Hypothesis: Understanding polyelectrolyte complexation remains limited due to the absence of a systematic methodology for analyzing the distribution of components between the polyelectrolyte complex (PEC) and the dilute phases.

Experiments: We developed a methodology based on NMR to quantify all components of solid-like PECs and their supernatant phases formed by mixing different ratios of poly(allylamine hydrochloride) (PAH) and poly(acrylic acid)-sodium salt (PAA). This approach allowed for determining relative and absolute concentrations of polyelectrolytes in both phases by ¹H NMR studies. Using ²³Na and ³⁵Cl NMR spectroscopy we measured the concentration of counterions in both phases.
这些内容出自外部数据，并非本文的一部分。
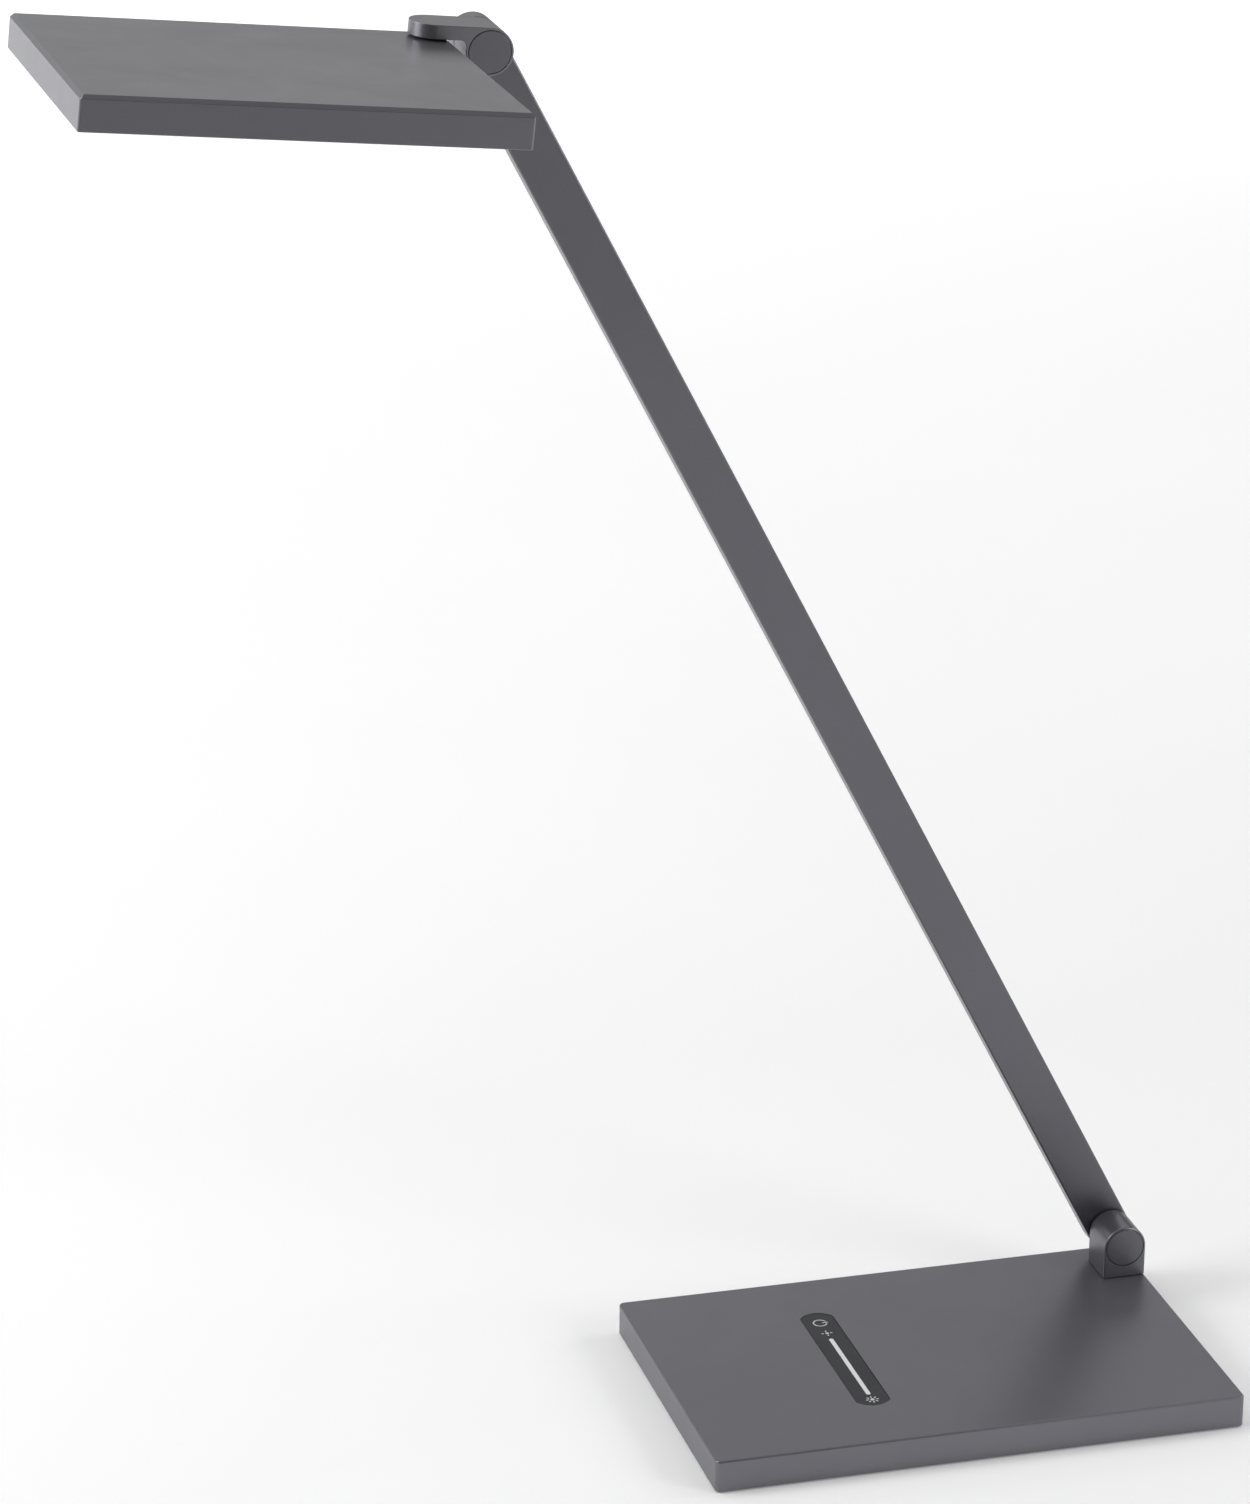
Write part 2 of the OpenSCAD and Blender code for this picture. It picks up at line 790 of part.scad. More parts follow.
module head_bracket() {
    color(paint) tilt_frame() difference() {
        union() {
            barrel();
            translate([0, 0, tongue_z]) linear_extrude(tongue_t) {
                translate([-swivel_reach, knuckle_y0]) square([swivel_reach, knuckle_d]);
                translate([-swivel_reach, knuckle_mid]) circle(tongue_r);
            }
            difference() {
                y_prism(knuckle_y0, knuckle_y1) translate([fillet_x, fillet_foot])
                    square([-fillet_x - knuckle_r / 2, tongue_z - fillet_foot + 0.2]);
                translate([fillet_x, 0, fillet_z])
                    y_rod(fillet_r, knuckle_y0 - 1, knuckle_y1 + 1);
            }
        }
        knuckle_bores();
        hole_up([-swivel_reach, knuckle_mid], swivel_r + 0.02, tongue_z - 1,
            tongue_z + swivel_hole_t);
    }
}

module bracket_cap() {
    color(paint_cap) tilt_frame() knuckle_cap();
}

module upper_thrust_washer() {
    color(dark) tilt_frame() thrust_washer();
}

module upper_friction_washer() {
    color(brass) tilt_frame() friction_washer();
}

// Upright ring on the swivel axis
module swivel_ring(r, hole, z0, z1, sides = 64) {
    tilt_frame() translate([-swivel_reach, knuckle_mid, z0]) difference() {
        cylinder(r = r, h = z1 - z0, $fn = sides);
        translate([0, 0, -1]) cylinder(r = hole, h = z1 - z0 + 2);
    }
}

module swivel_pin() {
    color(steel) tilt_frame() translate([-swivel_reach, knuckle_mid, swivel_nut_z - 0.3])
        cylinder(r = swivel_r, h = tongue_z + swivel_hole_t - swivel_nut_z + 0.3);
}

module swivel_washer() {
    color(dark) swivel_ring(swivel_washer_r, swivel_r + 0.1, tongue_z - tongue_gap + slip_gap,
        tongue_z);
}

module swivel_spring_washer() {
    color(brass) swivel_ring(swivel_nut_r, swivel_r + 0.1, swivel_spring_z,
        swivel_spring_z + swivel_spring_t);
}

module swivel_nut() {
    color(steel) swivel_ring(swivel_nut_r, swivel_r + 0.02, swivel_nut_z, swivel_spring_z, 6);
}

// ---- Head ----

module head_housing() {
    color(paint) swivel_frame() difference() {
        union() {
            difference() {
                slab(head_x0, head_x1, head_y0, head_y1, head_z, head_top,
                    head_corner_r, head_bevel, head_edge);
                plate(head_x0 + head_wall, head_x1 - head_wall, head_y0 + head_wall,
                    head_y1 - head_wall, head_z - 1, head_roof, head_in_r);
            }
            hole_up([0, 0], swivel_boss_r, swivel_stack_z, head_roof + eps);
            for (p = head_screw_points) hole_up(p, head_boss_r, bezel_top, head_roof + eps);
        }
        hole_up([0, 0], swivel_r + run_clear, swivel_stack_z - 1, head_top + 1);
        hole_up([0, 0], swivel_pocket_r, bezel_top, swivel_stack_z);
        for (p = head_screw_points) hole_up(p, fine_pilot_r, bezel_top - 1, head_roof - 0.5);
    }
}

module head_bezel() {
    w = head_wall + seat_gap;
    color(paint_cap) swivel_frame() difference() {
        plate(head_x0 + w, head_x1 - w, head_y0 + w, head_y1 - w, head_z, bezel_top,
            head_in_r);
        plate(window_x0, window_x1, window_y0, window_y1, head_z - 1, bezel_top + 1, 2);
        plate(window_x0 - lip_w, window_x1 + lip_w, window_y0 - lip_w, window_y1 + lip_w,
            head_z + bezel_lip, bezel_top + 1, 1);
        for (p = head_screw_points) {
            hole_up(p, fine_through_r, head_z - 1, bezel_top + 1);
            hole_up(p, fine_head_r + 0.3, head_z - 1, head_z + head_screw_sink);
        }
    }
}

// Sheet over the light window, reaching past it by reach on every side
module window_sheet(reach, z0, z1) {
    swivel_frame() plate(window_x0 - reach, window_x1 + reach, window_y0 - reach,
        window_y1 + reach, z0, z1, 0.8);
}

module diffuser() {
    color([0.93, 0.93, 0.9]) window_sheet(lip_w - seat_gap, head_z + bezel_lip,
        head_z + bezel_lip + diffuser_t);
}

module light_guide() {
    color([0.85, 0.9, 0.95]) window_sheet(guide_reach, guide_z, guide_z + guide_t);
}

module reflector_sheet() {
    color([0.95, 0.95, 0.95]) window_sheet(guide_reach, guide_z + guide_t,
        guide_z + guide_t + sheet_t);
}

module led_boards() {
    front_y = window_y0 + window_y1 - led_board_y - led_board_t;
    color(board_green) swivel_frame() for (y0 = [front_y, led_board_y])
        translate([window_x0, y0, guide_z])
            cube([window_x1 - window_x0, led_board_t, guide_t]);
}

module leds() {
    pitch = (window_x1 - window_x0) / led_count;
    front_y = window_y0 + window_y1 - led_y - led_t;
    inset = 0.3;
    color([0.95, 0.9, 0.6]) swivel_frame() for (i = [0 : led_count - 1], y0 = [front_y, led_y])
        translate([window_x0 + (i + 0.5) * pitch - led_w / 2, y0, guide_z + inset])
            cube([led_w, led_t, guide_t - 2 * inset]);
}

module head_screws() {
    color(steel) swivel_frame() for (p = head_screw_points)
        screw_up(p, head_z + head_screw_sink - fine_head_h, bezel_top + head_screw_bite,
            fine_screw_r, fine_head_r, fine_head_h);
}

base_housing();
base_cover();
anti_slip_mat();
cover_screws();
ballast_plate();
ballast_screws();
touch_lens();
slider_light();
touch_marks();
touch_board();
control_board();
board_parts();
board_screws();
dc_jack();
hinge_block();
block_gasket();
block_screws();
block_cap();
lower_thrust_washer();
lower_friction_washer();
arm_channel();
arm_back_cover();
arm_cover_screws();
lower_insert();
upper_insert();
arm_cable();
lower_hinge_pin();
lower_spring_washers();
lower_hinge_nut();
upper_hinge_pin();
upper_spring_washers();
upper_hinge_nut();
head_bracket();
bracket_cap();
upper_thrust_washer();
upper_friction_washer();
swivel_pin();
swivel_washer();
swivel_spring_washer();
swivel_nut();
head_housing();
head_bezel();
diffuser();
light_guide();
reflector_sheet();
led_boards();
leds();
head_screws();
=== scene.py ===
from math import acos, asin, cos, pi, radians, sin, sqrt

import bmesh
import bpy
from mathutils import Matrix, Vector


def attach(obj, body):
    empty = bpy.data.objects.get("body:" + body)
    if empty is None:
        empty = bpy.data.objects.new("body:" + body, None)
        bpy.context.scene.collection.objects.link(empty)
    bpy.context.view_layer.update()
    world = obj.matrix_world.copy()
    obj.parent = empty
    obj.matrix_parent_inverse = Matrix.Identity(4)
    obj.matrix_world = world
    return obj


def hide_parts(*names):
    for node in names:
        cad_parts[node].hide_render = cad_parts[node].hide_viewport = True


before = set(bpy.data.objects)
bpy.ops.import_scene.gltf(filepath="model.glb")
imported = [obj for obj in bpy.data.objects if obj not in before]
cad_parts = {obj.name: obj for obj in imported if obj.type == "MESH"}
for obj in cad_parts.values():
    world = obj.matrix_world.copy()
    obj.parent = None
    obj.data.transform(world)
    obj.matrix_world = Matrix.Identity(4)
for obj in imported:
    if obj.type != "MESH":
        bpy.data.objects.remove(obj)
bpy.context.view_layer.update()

MM = 0.001

# ---- Sizes of the lamp, the same as the CAD part's ----

BASE_L, BASE_D, BASE_H = 200.0, 130.0, 12.6
BASE_CORNER, BASE_WALL, BASE_ROOF, RIM_Z = 2.0, 2.2, 2.0, 0.5
MAT_T, COVER_T = 1.2, 1.4
COVER_TOP = MAT_T + COVER_T
ROOF_Z = BASE_H - BASE_ROOF
BALLAST_LIFT, BALLAST_T = 0.3, 5.4
BALLAST_TOP = COVER_TOP + BALLAST_LIFT + BALLAST_T
IN_X, IN_Y = BASE_L / 2 - BASE_WALL, BASE_D / 2 - BASE_WALL
BOSS_R, BOSS_AT, PILOT_R = 3.1, 5.7, 1.4
BALLAST_CLEAR, BALLAST_BACK, BALLAST_HOLE_X, BALLAST_HOLE_Y = 1.0, 31.0, 8.0, 10.0
CAVITY_CORNER = 0.6
SEAT_GAP, FIT = 0.15, 0.1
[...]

Findings: Regardless of the mixing ratio of the polyelectrolytes the PEC is charge-stoichiometric, and any excess polyelectrolytes to achieve charge stoichiometry remains in the supernatant phase. The majority of counterions were found in the supernatant phase, confirming counterion release being a major thermodynamic driving force for PEC formation. The counterion concentrations in the PEC phase were approximately twice as high as in the supernatant phase. The complete mass balance of PEC formation could be determined and translated into a molecular picture. It appears that PAH is fully charged, while PAA is more protonated, so less charged, and some 10% extrinsic PAH-Cl^- pairs are present in the complex.